As a guitarist for the local metal band Corsair, Marie Landragin is likely Charlottesvile’s most celebrated woman shredder. She first learned to play classical guitar as a teenager, but was drawn to rock music by players like Tony Iommi of Black Sabbath. She first stepped onto the local scene as a guitarist for the annual Mass Sabbath show.
That Landragin is so eye-catching is testament to a strange aspect of our arts community. Women occupy some of the highest positions of power in Charlottesville arts, and men in bands are open-minded, often sensitive intellectuals who are conversational about issues of gender.

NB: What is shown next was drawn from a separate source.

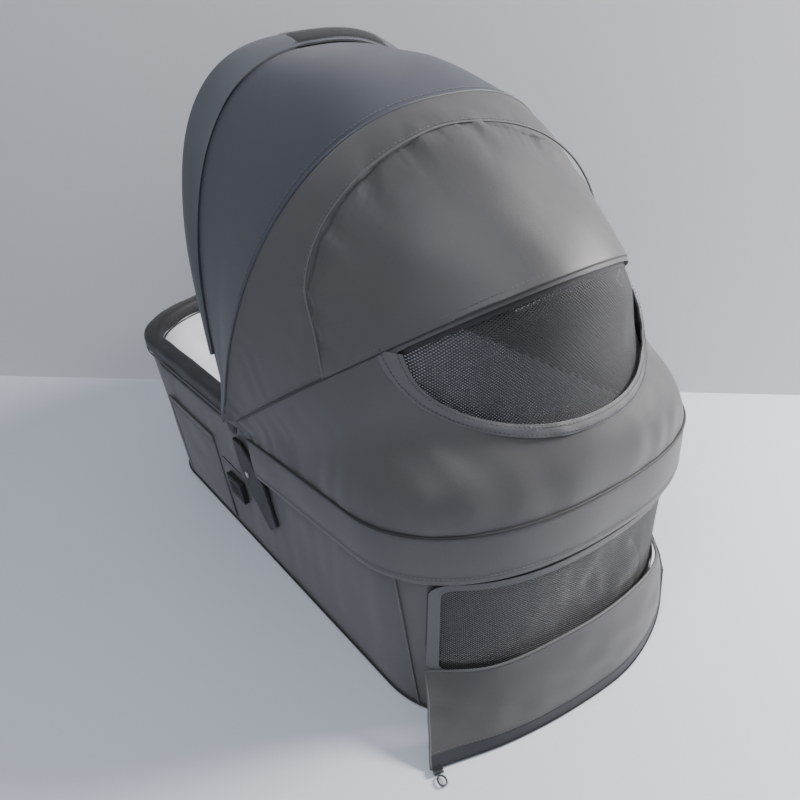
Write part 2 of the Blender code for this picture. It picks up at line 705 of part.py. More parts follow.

And yet the power women have accumulated at the top has yet to trickle down into the shows at venues around town. At a recent show at Random Row Books, my band played with three others. Over the course of the evening, 14 dudes took the stage and no women. There are also no women in our most famous exports, like Dave Matthews Band and Parachute, nor are there any in many local bands like Invisible Hand or Red Satellites. Men dwarf women on the Red Light Management roster. Of seven shows in the month of May at the Jefferson Theater, only one, Sharon Jones and the Dap Kings, was female-driven. (The ratio is much better in June.)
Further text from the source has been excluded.